We went back to his house together, one of those one-story homes with a gravel lawn and a stately, phallic cactus standing guard in front of his small porch. Quiet, to not wake his housemates, we entered through the creaking wooden door. The house was dark and he switched on a small lamp that cast a quiet golden glow. The dining room had a handsome but obviously weathered table, its surface littered with newspaper clippings and old books. On the wall hung a map of the world, unfolded and re-folded, push pins indicating cities — visited, perhaps? I wondered about this map and the people who had left the pins there, all of their lives contained in San Bernardino, California, but aching to explode from the confines of the mountains that surrounded them.
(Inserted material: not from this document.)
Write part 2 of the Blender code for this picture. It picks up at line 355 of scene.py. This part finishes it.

As I studied the map, he stood behind me and put his hands gingerly around my waist. I leaned slightly back into him and he wrapped himself around me with more confidence.
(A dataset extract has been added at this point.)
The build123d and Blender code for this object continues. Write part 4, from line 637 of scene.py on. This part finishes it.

“Come on, I have something to show you. It’s creepy though.” This is not a promising thing to hear from a man you do not know when visiting his home for the first time but I shrugged and obliged, following him into the still-dark living room.

“Turn on the light, pull that string over there.” I tugged at the string to ignite the ceiling light and revealed a living room plastered in pictures of bulldogs. A bulldog statue stood, its expression gruff and commanding, on the ample mantle. There were bulldogs with moustaches, bulldogs in costumes, bulldogs in baby cradles. Each picture was framed meticulously and displayed on the shelves on either side of the fireplace. Speechless, I turned to look at Jack whose face was contorted into such a conflicted expression of pained embarrassment and amusement that it looked a bit like he was eating himself from the inside out.

“WHY?”

“It’s creepy, I know.”

“I mean, it’s not. It could be cute. It’s sort of cute.”
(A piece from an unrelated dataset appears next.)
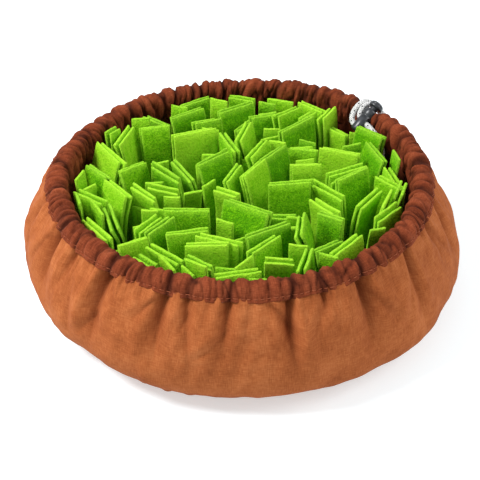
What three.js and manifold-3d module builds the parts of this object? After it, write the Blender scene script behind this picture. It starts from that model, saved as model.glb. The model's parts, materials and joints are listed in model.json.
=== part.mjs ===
// A snuffle bowl: a low round cloth bowl whose gathered rim is drawn in by a cord, filled with
// upright folded felt strips between which dry food is hidden. A small cord lock sits on the rim.
//
// Millimetres, +Z up. The origin is the middle of the base, on the surface the bowl stands on;
// -Y is the front and the cord lock is at the back right. Angles run anticlockwise from +X.
import * as THREE from "three";
import { mergeVertices } from "three/addons/utils/BufferGeometryUtils.js";
import Module from "manifold-3d";

const wasm = await Module();
wasm.setup();

// Driving dimensions.
const CLOTH = 1.5; // thickness of the wall and base cloth
const INNER_CLOTH = 1.2; // thickness of the cloth that carries the felt
const GAP = 0.4; // air between pieces that touch
const RIM_RADIUS = 116.5; // middle of the channel that the rim's cord runs in
const RIM_HEIGHT = 78; // height of that channel at the front
const RIM_RISE = 3; // how much higher the rim stands at the back
const BASE_RADIUS = 122;
const CORD_RADIUS = 2;
const CORD_ROOM = 0.9; // air round the cord in its holes
const LOCK_ANGLE = 37.5; // where the cord lock sits on the rim
const LOCK_PRESS = 0.76; // how far the lock presses the rim down, as a share of the pinched shape
const STRAND_PRESS = 0.42; // and the two strands left of it
const FELT = 2; // thickness of one felt leaf
const LEAF_GAP = 1; // air between two leaves of a strip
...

“No it’s not. It’s not cute in the least. It’s creepy.”

“No!”

“It is.”

“I mean, okay, yes. It’s a little creepy. Why do you have all of these?”

“My landlord just decorates this house like this and told us when we moved in that we’re not allowed to redecorate. I can’t bring anyone over here because it’s so damn creepy but I figured it’d be better if I showed you rather than have you, like, stumble on it in the middle of the night or something.” He was beet red and kept putting his open hands over his face, rubbing at it as though trying to wash the shame away. I took one of his hands away from his face and he peered through the fingers of his other as I tiptoed up and kissed him.

Jack’s house was charmingly old-fashioned, his tiny bathroom home to a beautiful porcelain tub that stood on tarnished silver feet. The walls of the kitchen were painted blue and the cabinets white. His old wood floors reminded me of the homes I’d visited when I’d lived in Atlanta, the architecture aspiring to be like the generously pretty Southern homes in Little Five Points or Cabbagetown. Not luxurious but certainly beautiful, a rustic sort of charm. His bedroom was large but strewn with clothes and weed paraphernalia. There was an old-fashioned, glass-paned window that was broken from, according to him, when he’d accidentally closed it too hard one morning. With essentially what was a gaping hole in his bedroom wall, the night invaded Jake’s bedroom and made it very, very cold. We huddled, sitting cross-legged on his bed beside each other and leaned against the wall, smoking from a pretty orange bubbler that he called the “Tangerine Machine.” Both of us, stoned, were very quiet.

“Let’s have sex,” I said quietly. It was still very cold.

“I mean we don’t have to!” he responded quickly, his breath like a little explosion of fog in front of his face. “We could just talk, we could just talk.” He said it twice, looking at me the second time. I smiled and put my cold fingers against his cold cheek.

“You know, I’m not from here. I’m leaving tomorrow morning and I may not be back for a long time. If this is the only night we get, I would like to have sex with you.”

He considered my proposition for a second, looking first disappointed and then perplexed. Finally, that grin of his returned and he pulled me to lie down with him, yanking the covers over our heads. He kissed me endlessly.

The sex was not memorable, him timid and me confused, and both of us very cold. It was nothing like the random men I’d had during college. It wasn’t rushed and dirty and frantic. There was something very fragile about the way he moved on top of me and I finished him with my mouth. He pulled me by my arms towards his face immediately afterwards, all our limbs tangling together, and held me like he thought I was going to run away.

Eventually, when he hopped out of bed and scurried from the cold room to use the bathroom, I got on his computer and looked up “Midnight Train to Georgia.” Gladys had just begun to sing her first verse when he came back in and found me dancing, naked in the moonlight filtering in from his broken window.

He’s leaving (leaving)

I found my underwear under his bed and scampered into them.

On that midnight train to Georgia, yeah

Doing a little spin with my arms above my wild hair and my chin tucked to my chest, I picked up my skirt with my toes.

Leaving on the midnight train
Said he’s going back
Going back to find
To a simpler place and time, oh yes he is

“Why are you getting dressed? Stay the night,” he implored, both of us already knowing what my answer would be.

I’ll be with him
(I know you will)
On that midnight train to Georgia

I finished dressing and crawled into his bed next to him. He took two cigarettes from a pack of Camels, lighting them both at the same time and handing me one. We smoked in silence, our hands like big, fleshy spiders, one on top of the other. The song ended; he walked with me out of his house and down the steps of his porch, across the pebbly front yard, and then watched me drive away.

My world, his world, our world, his girl
I got to go

I spent one last night on Rebecca’s couch and, in the morning, I took a shower while she made us omelets.

“Where to now?” she asks

“North,” I tell her between bites. She smiles and gives me her blessings wordlessly.